I saw the Mr. Beer kit sitting on the shelf at Kmart one day and I had always thought about wanting to do it so I just said fuck it and bought it.  It was like $52.  It's the premier kit that comes with everything you need to make about 2 gallons, bottles and all.  And it's all reusable so from there on you just have to buy ingredient refill kits of whatever other flavors you want to make.

You should do it, because if you buy beer regularly anyway this kit will pay for itself immediately.  You can get ingredient kits that clone your favorite commercial beers too.  There's a refill kit for my favorite beer Yuengling for about $35 that makes 5 gallons.  That ends up being about half the cost compared to retail.

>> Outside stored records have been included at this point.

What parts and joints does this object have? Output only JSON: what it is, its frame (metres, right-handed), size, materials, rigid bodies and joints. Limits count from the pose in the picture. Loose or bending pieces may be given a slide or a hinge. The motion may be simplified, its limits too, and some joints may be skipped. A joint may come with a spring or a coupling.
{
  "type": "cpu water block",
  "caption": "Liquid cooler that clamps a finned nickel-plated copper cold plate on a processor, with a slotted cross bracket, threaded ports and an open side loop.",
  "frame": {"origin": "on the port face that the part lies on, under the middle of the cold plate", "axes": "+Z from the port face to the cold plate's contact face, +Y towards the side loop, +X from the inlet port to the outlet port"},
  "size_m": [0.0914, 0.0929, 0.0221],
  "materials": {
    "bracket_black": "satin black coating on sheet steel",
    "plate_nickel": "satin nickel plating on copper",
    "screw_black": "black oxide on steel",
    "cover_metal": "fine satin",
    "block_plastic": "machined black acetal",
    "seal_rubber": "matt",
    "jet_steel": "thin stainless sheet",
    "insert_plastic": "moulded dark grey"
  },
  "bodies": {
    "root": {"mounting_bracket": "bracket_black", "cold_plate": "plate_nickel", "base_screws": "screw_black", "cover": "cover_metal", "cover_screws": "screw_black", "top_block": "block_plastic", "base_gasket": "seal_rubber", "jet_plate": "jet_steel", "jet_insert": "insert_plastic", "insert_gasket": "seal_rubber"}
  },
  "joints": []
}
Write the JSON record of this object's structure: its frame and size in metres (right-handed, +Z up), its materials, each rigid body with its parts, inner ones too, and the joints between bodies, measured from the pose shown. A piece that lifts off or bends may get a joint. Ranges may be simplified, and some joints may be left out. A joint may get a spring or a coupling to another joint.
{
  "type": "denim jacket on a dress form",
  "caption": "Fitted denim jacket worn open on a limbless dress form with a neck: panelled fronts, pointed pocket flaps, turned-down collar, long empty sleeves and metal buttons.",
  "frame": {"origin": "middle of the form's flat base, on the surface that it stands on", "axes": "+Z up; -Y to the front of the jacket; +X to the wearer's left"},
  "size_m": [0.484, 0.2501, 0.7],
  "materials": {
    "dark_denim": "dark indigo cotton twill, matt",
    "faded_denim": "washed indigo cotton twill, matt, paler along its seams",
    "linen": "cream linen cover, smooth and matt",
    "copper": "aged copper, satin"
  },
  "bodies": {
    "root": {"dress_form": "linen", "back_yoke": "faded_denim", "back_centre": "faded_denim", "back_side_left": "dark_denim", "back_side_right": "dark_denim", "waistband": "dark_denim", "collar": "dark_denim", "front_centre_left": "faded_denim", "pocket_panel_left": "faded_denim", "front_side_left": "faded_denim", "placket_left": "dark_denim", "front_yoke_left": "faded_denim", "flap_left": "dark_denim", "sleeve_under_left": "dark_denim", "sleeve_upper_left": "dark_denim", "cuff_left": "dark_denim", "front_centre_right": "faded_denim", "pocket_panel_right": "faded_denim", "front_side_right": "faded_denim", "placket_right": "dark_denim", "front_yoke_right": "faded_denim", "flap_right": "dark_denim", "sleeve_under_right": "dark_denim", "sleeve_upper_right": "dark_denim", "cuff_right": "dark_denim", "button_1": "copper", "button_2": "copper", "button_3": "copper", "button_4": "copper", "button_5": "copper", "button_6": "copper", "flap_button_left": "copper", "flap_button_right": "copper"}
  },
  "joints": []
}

The kicker is that it's about a 2 week process, so with 2 gallons per brew you gotta make a little less than a case worth of beer last for 2 weeks.  I'm thinking about taking one of those water cooler bottles and doing my next brew in there and just upping the ingredients to make twice as much at a time.  I don't drink all that much, but I'll definitely go through more than 21 beers over 2 weeks, that's only a little over a beer per day.


----------



## Skull Pilot (Jan 8, 2012)

I home brew beer.

I have to start a new batch next weekend.  Still haven't decided what it'll be yet


----------



## Paulie (Jan 8, 2012)

Skull Pilot said:


> I home brew beer.
> 
> I have to start a new batch next weekend.  Still haven't decided what it'll be yet



I know there's probably some experienced home brewers in here thinking Mr. Beer sucks, but I'm just starting out and learning with this.  Knowing me I'll probably end up getting creative and picking up a bunch of different items that aren't actually for beer brewing but would be perfect items to use for the process.

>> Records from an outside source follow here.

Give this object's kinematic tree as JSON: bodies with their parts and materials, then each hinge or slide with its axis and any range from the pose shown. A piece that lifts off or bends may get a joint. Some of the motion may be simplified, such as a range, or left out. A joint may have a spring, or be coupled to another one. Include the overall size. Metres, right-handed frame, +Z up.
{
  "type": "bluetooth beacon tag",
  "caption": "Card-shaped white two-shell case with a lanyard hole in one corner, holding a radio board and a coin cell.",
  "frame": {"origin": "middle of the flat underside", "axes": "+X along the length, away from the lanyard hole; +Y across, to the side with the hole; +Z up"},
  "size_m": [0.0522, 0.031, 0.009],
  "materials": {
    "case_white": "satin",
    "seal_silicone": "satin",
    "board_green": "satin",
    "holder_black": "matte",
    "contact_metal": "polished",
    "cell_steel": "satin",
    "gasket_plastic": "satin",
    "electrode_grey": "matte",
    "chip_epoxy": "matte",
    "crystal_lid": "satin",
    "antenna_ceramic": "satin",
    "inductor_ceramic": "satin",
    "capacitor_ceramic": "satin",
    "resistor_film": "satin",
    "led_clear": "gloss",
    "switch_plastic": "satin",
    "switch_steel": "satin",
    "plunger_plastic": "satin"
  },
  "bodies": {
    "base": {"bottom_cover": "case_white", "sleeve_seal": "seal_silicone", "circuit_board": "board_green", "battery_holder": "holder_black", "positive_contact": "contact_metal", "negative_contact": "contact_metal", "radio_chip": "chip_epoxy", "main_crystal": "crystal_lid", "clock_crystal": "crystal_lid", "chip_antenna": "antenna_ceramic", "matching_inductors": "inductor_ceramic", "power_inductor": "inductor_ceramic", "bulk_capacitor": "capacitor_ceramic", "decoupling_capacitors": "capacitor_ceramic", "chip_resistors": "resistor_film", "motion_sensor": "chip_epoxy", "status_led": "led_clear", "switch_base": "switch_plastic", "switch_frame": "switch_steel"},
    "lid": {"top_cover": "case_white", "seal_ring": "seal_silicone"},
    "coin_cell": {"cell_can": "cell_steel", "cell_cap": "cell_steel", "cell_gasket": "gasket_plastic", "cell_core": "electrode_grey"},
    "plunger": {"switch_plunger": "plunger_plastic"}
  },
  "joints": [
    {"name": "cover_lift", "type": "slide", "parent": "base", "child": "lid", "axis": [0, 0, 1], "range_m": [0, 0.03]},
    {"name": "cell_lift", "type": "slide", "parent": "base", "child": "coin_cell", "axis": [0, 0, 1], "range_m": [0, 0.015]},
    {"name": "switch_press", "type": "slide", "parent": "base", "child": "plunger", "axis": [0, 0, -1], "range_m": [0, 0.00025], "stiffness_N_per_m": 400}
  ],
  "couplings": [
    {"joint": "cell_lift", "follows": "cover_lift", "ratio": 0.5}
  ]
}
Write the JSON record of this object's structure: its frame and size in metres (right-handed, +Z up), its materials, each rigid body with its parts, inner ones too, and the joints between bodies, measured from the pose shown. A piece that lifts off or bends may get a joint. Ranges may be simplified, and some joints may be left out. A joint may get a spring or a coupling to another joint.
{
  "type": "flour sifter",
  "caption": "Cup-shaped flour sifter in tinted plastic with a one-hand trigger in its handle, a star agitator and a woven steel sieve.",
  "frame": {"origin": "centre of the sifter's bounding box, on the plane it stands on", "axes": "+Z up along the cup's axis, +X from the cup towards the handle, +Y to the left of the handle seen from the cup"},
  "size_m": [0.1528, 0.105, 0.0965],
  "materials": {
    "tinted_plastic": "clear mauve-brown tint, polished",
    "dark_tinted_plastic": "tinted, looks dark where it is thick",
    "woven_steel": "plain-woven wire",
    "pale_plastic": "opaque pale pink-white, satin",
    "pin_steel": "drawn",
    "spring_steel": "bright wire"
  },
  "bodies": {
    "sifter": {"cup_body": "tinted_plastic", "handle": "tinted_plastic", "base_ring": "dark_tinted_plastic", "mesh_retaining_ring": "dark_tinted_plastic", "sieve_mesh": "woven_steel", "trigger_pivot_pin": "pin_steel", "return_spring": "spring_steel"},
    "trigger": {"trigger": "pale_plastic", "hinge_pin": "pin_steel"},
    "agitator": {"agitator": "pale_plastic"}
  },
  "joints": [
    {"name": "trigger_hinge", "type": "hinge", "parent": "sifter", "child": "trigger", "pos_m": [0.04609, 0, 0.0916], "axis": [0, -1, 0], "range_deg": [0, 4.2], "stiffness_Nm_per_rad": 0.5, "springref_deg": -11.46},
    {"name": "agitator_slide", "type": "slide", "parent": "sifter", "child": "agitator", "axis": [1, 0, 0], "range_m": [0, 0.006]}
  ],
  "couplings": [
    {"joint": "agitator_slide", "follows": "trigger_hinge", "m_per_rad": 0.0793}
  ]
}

If anyone wants to share the best places they get their ingredients from, that would be great.


----------



## RadiomanATL (Jan 8, 2012)

Paulie said:


> RadiomanATL said:
> 
> 
> > I want to try to home brew, but there's always something else that I need to spend my money on for the family. And I want to get a quality kit which is more expensive. So I haven't bought one yet.
> ...



Here's the one I want to get:

[ame="http://www.amazon.com/Superior-Brew-gallon-Stainless-Steel/dp/B000XJOHWK/ref=tag_stp_s2f_edpp_beer_kit"]http://www.amazon.com/Superior-Brew-gallon-Stainless-Steel/dp/B000XJOHWK/ref=tag_stp_s2f_edpp_beer_kit[/ame]


----------



## Skull Pilot (Jan 8, 2012)

Paulie said:


> Skull Pilot said:
> 
> 
> > I home brew beer.
> ...



I started with a Mr Beer.

I made some delicious brew with it.  I lean towards the unmalted wheats and reds

Go for it and have fun.


----------



## RadiomanATL (Jan 8, 2012)

Just looked around on Amazon, Mr. Beer kits are going for around $40. I might buy one to start out then purchase that big kit later.


----------



## Skull Pilot (Jan 8, 2012)

RadiomanATL said:


> Just looked around on Amazon, Mr. Beer kits are going for around $40. I might buy one to start out then purchase that big kit later.



I think a Mr Beer is a great way to start out.
You get the hang of making the wort and you learn how to keep things clean which is the most important thing.

Since you make small batches you can try a lot of different things relatively quickly.


----------



## Paulie (Jan 8, 2012)

RadiomanATL said:


> Paulie said:
> 
> 
> > RadiomanATL said:
> ...



That's a sweet kit.  It would take a few brews before it paid for itself, but the point is that it eventually does.  Buying beer retail never will.

Did you ever get your treesicksty?


----------



## RadiomanATL (Jan 8, 2012)

Paulie said:


> RadiomanATL said:
> 
> 
> > Paulie said:
> ...



Nope. No treesicksty.

Kids needed clothes. I told my wife to just let them run around naked...but nooooooo.


----------



## Paulie (Jan 8, 2012)

RadiomanATL said:


> Just looked around on Amazon, Mr. Beer kits are going for around $40. I might buy one to start out then purchase that big kit later.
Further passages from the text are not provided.